We headed out again and made it to Bahia De Los Muertos, supposedly named after the deadmen cemented in the sand to anchor the mining barges. What a surprise to find a Giggling Marlin beach club there! And some pretty ritzy homes on the other side of the bay. No other developments around. We and five other Ha-Ha boats, plus another three sailboats and two power boats anchored there over Thanksgiving. We tried calling home several times, but only got through to my daughter's message machine that beeped and cut me off after about 30 seconds. The fee for using the phone at the Giggling Marlin was $2 per call and an additional $2 per minute. Oh well, they did have free showers in the restrooms. Fortunately, the man at the bar was gracious and did not charge me for the call. The next day one of the Ha-Ha cruisers on a 30' sailboat named Sea Ya let us use his $1000 Iridium cell phone with prepaid $1.40 per minute rate, to make a call to Eric's parents. Axel, the cruiser on Sea Ya got strung upside down at the Giggling Marlin. Eat your heart out, Patrick! Axel's crew took the photo op, as did we.
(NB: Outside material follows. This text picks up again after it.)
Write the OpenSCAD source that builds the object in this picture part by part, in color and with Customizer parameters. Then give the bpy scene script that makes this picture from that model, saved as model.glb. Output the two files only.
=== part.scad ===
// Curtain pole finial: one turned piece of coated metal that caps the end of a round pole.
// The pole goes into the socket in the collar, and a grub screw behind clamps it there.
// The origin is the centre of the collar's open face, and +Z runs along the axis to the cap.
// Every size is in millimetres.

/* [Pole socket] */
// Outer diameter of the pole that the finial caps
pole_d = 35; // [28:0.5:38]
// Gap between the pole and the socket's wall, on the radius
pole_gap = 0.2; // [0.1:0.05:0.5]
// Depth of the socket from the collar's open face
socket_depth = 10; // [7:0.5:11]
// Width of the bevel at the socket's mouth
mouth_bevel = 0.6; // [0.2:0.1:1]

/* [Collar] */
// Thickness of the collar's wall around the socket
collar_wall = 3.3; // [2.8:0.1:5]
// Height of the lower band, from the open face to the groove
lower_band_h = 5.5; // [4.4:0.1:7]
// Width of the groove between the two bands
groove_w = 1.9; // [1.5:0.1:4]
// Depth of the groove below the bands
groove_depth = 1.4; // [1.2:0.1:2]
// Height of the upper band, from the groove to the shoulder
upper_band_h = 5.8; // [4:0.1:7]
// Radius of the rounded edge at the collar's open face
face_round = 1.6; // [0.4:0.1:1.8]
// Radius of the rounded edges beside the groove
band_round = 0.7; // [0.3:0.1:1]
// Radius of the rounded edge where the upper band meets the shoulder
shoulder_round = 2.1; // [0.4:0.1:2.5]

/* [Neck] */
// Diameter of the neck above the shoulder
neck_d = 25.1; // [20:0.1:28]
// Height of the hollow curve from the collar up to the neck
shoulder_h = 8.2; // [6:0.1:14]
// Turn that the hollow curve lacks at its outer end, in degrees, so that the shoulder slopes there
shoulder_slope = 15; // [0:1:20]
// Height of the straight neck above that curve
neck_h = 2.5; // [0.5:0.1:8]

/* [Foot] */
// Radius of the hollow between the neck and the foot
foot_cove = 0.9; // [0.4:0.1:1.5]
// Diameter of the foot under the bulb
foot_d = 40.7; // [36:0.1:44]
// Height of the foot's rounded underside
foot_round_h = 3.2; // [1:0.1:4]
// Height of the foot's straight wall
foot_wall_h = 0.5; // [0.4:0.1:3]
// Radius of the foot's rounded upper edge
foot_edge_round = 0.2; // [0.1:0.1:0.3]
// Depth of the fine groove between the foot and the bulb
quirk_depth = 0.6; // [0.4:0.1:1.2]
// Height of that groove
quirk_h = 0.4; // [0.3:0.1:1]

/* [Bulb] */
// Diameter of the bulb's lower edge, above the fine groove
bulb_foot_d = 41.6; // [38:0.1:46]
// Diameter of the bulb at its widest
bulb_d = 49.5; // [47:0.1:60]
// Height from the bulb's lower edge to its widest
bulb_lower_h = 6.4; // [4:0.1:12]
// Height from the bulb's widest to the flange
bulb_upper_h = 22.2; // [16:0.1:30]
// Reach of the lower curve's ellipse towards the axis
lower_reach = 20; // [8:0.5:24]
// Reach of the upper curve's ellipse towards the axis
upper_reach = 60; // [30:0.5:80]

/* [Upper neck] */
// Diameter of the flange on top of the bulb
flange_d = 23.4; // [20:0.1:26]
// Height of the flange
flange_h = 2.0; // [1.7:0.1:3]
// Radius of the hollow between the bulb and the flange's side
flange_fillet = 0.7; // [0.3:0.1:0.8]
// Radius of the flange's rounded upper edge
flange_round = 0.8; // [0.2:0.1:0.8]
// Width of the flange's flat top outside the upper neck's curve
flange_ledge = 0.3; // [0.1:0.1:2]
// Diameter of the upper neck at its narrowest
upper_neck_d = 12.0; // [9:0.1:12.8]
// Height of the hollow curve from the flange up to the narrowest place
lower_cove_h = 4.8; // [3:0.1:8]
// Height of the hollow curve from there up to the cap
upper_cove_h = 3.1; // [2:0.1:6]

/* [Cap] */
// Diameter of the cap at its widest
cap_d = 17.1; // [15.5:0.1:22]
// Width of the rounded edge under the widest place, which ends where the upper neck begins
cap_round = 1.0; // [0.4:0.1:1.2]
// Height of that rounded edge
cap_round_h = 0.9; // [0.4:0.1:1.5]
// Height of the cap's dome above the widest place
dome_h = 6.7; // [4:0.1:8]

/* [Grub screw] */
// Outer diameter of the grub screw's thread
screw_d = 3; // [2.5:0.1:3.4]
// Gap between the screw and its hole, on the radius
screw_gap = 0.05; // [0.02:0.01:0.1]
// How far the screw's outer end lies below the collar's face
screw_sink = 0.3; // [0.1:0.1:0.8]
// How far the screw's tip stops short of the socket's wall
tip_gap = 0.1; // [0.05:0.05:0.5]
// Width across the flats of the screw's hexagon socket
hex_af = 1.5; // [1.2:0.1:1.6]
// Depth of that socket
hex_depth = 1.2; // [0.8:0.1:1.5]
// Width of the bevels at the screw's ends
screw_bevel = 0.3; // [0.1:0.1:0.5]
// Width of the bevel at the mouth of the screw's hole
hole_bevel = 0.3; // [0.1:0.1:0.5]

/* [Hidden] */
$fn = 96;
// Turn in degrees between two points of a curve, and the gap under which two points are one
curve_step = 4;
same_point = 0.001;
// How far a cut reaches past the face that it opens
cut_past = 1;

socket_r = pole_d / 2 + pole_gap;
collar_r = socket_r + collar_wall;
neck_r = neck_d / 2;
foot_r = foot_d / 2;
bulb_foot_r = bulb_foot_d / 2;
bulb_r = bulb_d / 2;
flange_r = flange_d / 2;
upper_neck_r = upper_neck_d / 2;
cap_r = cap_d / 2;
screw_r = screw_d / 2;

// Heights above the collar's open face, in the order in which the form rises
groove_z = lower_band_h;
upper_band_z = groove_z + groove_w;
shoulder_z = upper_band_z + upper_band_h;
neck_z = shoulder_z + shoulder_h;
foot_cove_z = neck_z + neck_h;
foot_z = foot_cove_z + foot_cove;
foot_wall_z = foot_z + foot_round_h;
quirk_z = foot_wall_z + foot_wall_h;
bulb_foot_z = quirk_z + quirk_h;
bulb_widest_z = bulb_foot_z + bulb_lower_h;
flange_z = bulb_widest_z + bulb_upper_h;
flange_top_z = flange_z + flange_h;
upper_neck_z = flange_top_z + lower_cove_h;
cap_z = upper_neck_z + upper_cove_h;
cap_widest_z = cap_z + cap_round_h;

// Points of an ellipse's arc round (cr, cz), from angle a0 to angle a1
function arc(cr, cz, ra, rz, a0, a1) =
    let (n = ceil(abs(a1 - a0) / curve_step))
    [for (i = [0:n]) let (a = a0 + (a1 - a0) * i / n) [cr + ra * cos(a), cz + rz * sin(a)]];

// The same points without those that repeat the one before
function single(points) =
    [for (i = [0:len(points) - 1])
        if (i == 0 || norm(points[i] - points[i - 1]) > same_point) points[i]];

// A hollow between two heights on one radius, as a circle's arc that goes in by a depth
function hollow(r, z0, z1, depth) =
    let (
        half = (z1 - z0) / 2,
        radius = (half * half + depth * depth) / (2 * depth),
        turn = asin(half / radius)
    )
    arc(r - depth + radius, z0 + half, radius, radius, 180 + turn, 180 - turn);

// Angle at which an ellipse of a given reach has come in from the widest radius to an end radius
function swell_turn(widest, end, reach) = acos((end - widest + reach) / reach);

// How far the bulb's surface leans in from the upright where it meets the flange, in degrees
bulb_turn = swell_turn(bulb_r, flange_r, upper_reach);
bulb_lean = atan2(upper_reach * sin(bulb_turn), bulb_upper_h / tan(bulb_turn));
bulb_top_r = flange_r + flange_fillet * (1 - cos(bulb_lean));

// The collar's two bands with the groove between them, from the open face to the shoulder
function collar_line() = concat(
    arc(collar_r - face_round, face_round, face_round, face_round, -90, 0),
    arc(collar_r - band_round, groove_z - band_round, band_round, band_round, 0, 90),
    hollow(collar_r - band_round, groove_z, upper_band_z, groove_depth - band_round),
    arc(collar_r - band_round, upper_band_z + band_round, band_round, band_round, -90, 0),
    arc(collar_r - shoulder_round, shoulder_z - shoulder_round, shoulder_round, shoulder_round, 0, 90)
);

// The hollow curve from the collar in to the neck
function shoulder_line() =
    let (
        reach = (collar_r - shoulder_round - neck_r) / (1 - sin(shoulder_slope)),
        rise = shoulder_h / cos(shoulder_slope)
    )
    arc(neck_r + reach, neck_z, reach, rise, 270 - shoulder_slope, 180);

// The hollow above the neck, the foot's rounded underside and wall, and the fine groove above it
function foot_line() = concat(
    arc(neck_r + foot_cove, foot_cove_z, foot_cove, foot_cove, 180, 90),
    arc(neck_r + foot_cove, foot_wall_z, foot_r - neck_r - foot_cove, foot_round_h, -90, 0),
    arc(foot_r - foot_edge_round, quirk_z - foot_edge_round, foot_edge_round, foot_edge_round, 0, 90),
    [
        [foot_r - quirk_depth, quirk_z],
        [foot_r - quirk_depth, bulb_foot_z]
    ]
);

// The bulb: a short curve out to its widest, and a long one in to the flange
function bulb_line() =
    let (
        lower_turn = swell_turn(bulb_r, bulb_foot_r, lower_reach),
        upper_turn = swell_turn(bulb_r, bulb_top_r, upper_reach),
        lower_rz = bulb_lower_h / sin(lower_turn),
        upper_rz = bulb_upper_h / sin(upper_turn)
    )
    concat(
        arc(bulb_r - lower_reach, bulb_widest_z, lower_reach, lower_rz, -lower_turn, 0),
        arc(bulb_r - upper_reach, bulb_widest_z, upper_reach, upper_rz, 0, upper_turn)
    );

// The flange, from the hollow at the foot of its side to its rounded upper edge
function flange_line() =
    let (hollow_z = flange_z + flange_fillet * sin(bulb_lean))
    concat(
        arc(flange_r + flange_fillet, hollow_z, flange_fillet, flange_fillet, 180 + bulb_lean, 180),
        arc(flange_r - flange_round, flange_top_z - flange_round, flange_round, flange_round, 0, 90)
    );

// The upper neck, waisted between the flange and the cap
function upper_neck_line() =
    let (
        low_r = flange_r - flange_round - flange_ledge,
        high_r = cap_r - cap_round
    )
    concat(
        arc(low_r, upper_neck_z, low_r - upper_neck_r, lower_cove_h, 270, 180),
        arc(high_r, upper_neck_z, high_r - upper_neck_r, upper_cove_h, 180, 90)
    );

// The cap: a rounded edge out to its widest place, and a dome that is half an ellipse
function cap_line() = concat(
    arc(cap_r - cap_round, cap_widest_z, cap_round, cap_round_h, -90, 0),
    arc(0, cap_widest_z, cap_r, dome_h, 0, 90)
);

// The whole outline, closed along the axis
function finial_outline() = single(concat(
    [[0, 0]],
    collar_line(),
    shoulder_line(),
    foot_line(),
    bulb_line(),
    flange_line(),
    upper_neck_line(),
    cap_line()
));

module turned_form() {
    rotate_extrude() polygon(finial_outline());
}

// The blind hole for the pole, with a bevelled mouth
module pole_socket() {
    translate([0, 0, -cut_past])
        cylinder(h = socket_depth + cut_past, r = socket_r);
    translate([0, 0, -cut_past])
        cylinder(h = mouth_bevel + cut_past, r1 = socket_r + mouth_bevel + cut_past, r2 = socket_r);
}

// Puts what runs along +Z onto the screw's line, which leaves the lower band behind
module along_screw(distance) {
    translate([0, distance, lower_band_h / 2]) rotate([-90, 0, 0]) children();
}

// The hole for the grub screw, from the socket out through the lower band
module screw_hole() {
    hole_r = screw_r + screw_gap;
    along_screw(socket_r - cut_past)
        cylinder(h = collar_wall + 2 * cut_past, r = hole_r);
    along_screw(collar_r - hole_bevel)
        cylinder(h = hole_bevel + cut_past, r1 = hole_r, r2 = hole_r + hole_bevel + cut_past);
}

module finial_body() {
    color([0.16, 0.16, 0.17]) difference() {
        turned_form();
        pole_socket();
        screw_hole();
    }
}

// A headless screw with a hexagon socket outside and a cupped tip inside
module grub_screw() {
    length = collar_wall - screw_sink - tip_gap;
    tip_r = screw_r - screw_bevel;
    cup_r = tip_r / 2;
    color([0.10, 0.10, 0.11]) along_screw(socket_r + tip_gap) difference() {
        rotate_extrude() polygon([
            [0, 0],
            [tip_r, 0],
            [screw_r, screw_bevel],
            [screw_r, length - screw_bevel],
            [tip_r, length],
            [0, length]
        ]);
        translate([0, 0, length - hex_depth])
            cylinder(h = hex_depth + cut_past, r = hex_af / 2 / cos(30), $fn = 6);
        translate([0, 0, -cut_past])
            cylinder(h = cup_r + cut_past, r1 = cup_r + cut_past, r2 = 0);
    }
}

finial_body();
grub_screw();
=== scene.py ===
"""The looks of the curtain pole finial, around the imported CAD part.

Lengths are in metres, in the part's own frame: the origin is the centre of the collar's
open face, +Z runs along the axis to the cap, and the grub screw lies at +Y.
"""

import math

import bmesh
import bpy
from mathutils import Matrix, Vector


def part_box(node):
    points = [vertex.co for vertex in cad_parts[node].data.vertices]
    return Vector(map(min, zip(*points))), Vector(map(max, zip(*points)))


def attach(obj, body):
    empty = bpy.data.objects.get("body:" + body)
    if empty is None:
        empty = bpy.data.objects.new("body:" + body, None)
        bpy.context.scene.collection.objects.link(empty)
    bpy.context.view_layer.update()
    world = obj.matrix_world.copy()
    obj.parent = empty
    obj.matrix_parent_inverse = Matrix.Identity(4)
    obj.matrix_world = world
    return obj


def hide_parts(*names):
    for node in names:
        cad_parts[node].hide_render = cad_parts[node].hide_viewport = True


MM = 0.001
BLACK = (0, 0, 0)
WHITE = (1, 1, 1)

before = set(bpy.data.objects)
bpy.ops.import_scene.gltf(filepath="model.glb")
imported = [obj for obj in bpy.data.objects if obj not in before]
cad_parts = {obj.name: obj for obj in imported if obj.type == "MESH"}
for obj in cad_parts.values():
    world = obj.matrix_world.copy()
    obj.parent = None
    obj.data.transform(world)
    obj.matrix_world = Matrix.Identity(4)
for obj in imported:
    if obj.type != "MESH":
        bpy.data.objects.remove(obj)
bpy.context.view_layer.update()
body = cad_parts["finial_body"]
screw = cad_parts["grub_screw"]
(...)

We put the Hobie together, and Ryan took his friends out sailing. That Wednesday the produce truck came to the gringo encampment. We went over and bought some carrots, onions, potatoes, bell pepper, and one of the gringos gave us two heads of elephant garlic. We walked past the fishing villiage and bought a large red snapper we had the fisherman filet for us. I battered the fish in some Bisquick I seasoned up, and served it with the sauteed veggies. Yummy! We like to kid around sometimes about our supposed Thanksgiving "feasts." One year we were looking forward to turkey TV dinners. This year we celebrated with fried Spam, fried potatoes, and steamed carrots. For dessert we ate our chocolate chip cookie dough mix. Ah, the simple pleasures of cruising! One night there was a viscous looking chubasco in the distance. The winds were howling around us at 35 knots, but chubascos are localized storms that have several lightnening strikes per second and near hurricane force winds. Eric let our some more chain rode for the anchor and we took turns on watch until 0200 when it was certain that the chubasco would not hit our anchorage. One boat ended up being dismasted outside of Frailes, and another Ha-Ha boater cracked a wooden mast in almost the same spot just a day apart.
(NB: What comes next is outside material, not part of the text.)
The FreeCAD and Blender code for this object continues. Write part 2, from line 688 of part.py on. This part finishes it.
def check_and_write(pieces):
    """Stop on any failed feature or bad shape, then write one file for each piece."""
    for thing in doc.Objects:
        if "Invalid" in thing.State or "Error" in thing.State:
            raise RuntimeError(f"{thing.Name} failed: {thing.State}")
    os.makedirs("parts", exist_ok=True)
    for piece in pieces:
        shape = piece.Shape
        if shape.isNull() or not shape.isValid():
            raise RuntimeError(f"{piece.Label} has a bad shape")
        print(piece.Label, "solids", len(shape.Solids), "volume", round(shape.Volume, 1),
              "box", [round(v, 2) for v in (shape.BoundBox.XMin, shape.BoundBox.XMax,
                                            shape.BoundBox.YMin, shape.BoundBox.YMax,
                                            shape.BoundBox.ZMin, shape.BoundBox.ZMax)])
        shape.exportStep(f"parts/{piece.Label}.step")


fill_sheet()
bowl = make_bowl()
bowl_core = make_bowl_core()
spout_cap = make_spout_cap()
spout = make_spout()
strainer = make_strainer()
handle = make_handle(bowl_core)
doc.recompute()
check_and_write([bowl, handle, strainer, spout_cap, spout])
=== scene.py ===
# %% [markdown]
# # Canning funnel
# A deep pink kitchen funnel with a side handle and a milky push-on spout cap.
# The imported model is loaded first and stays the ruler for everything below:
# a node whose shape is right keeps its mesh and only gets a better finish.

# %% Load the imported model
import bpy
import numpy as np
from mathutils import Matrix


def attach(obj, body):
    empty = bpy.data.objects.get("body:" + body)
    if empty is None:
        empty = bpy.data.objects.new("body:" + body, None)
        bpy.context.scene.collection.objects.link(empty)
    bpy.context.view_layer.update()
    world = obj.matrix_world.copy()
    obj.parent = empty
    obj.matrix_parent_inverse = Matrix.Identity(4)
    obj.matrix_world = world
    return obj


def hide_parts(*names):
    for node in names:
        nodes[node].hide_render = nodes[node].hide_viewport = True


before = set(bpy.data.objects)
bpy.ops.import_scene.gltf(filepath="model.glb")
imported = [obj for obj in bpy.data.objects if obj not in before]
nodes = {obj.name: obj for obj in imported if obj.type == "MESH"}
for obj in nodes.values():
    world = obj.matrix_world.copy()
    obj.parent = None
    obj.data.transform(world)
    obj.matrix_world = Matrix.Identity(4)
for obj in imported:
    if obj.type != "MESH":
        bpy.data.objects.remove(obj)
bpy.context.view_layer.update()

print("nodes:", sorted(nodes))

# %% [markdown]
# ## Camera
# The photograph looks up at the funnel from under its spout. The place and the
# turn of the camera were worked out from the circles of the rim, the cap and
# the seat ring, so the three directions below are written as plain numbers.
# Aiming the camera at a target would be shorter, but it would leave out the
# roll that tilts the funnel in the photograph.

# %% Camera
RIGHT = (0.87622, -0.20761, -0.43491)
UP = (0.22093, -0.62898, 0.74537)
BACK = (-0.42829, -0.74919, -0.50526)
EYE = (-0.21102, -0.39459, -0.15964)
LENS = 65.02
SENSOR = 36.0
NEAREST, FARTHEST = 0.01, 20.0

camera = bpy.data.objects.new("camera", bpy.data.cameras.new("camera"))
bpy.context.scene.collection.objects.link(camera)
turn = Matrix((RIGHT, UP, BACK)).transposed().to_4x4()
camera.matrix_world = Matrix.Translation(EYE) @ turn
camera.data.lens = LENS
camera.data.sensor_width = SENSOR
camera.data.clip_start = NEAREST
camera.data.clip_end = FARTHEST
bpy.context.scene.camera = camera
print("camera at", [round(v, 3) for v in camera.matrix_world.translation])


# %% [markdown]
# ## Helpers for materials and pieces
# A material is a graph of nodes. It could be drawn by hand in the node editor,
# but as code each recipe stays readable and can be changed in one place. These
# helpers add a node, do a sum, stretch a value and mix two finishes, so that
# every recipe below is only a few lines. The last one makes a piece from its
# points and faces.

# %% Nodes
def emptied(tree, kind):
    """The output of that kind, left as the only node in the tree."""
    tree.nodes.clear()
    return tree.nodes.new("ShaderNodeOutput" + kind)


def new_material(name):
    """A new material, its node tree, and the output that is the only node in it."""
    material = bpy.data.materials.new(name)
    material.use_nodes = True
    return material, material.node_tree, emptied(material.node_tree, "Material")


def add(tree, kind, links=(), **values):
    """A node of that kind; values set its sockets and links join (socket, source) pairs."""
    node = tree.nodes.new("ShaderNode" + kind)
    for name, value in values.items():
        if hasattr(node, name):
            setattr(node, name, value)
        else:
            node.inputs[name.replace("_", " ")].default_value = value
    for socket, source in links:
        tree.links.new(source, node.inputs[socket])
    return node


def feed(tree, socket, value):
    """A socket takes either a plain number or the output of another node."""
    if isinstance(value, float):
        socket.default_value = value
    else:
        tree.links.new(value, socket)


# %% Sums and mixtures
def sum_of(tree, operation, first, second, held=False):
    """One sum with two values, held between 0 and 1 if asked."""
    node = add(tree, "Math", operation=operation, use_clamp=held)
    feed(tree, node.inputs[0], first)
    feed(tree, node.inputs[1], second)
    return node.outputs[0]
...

There was a forecast of the return of strong northerlies again. That was not good news, since we planned to head north to La Paz, so we high tailed it out of Muertos before they were expected to arrive. Sea Ya stayed in the anchorage and we though they were going to wait until the northerlies had passed. We had a very pleasant sail along Isla Cerralvo, but near dark the seas started to rise and the wind increased dramatically. There was a narrow passage between the Baja and the rocks and reef outside of Isla Espiritu Santo, and neither of the navigational lights were lit. Of course, it was pitch black out because the quarter moon was not yet in the sky. Fortunately we had the GPS coordinates for the passage and followed it closely, Eric turned on the motor and I continuously monitored the depth meter. Sometime after we successfully navigatedI through the hazzads I told Eric I heard a strange noise, and asked what could be making that ripping sound. "Probably something ripping," he answered.
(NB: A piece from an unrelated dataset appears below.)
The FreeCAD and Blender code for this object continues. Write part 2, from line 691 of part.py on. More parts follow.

It was too dangerous to enter the narrow bay of La Paz in the dark, so we anchored overnight in Bahia Bandra and pitched fitrully in 4' swells. In the morning we looked around the bay. It was convoluted with several small coves and a reef. Looked like a great place to snorkel, but we did not have time to do any exploring. We wanted to make La Paz before the northerrlies picked up again, so we fired up the motor and reefed the main above the 5' tear in the sail and motor-sailed the 9 remaining miles. We cruised nearly to the end of the bay and selected an anchorage near Marina De La Paz, where we hoped to get showers and the use of their dinghy dock. After anchoring Eric did not like our position, the developing swell, or the look of the boat nearest to us. It was only on a rope rode and looked like it had not been moved for many months, judging by the growth on it's bottom. A cruiser came by on a dinghy and told us that he was anchored on the other side of the bay, and if we wanted to cross the sandbar inbetween then we should cross by the pier. We followed his suggestion and spent the next two days unable to leave the boat because of winds in the 40 plus knot range, but we were comfortably anchored in slight swell.

That afternoon we were hailed on the radio several times by Sea Ya but his signal was weak and our answering transmission was not heard by him. We tried hailing him once more before we turned our radio off for the night to conserve power when the solar panels are not able to produce energy, but we still could not be heard by him. The next morning, on the 0730 SSB net we heard that he had tried entering La Paz in the middle of the night and ran aground on the sandbar. His fin keel was repeatedly slammed into the sand until the rudder and keel snapped. This was confirmed by the 0900 local VHF net. Sea Ya was now aground near shore. Fierce winds and waves kept us from leaving our boat, but local yachties rallied together at low tide and helped carry all of his belongings to shore. The next day a crane came and removed Sea Ya to the boneyard, the hull a total loss. While we were anchored out, Eric wired our Air-X wind generator and the wind power topped off our batteries and produced a surplus of power!

We have spent the last three days helping Axel clean and sort what was salvaged from Sea Ya. Tomorrow he is having a swap meet to "trade for coconuts' what he will not be taking back home with him. He will be taking "hamburgers (US dollars) and tacos (pesos at 10.5 to the dollar). We decided to come into the marina so we will be here early in the morning to tape prices on some of the remaining items before the sale begins at 1000, and were surprised the price was so low.

There is another big blow predicted for Sunday and Monday. Then we will enjoy the lull inbetween here in the marina and try to head out across the Sea of Cortez to Mazatlan then down to Puerta Vallarta. We hope Ryan will be able to take the HAM radio operators test in Puerta Vallarta before we move on from that area. The "plan" is to possibly be in Zihuatanea (called Z-town, or Zihua for short) for Christmas.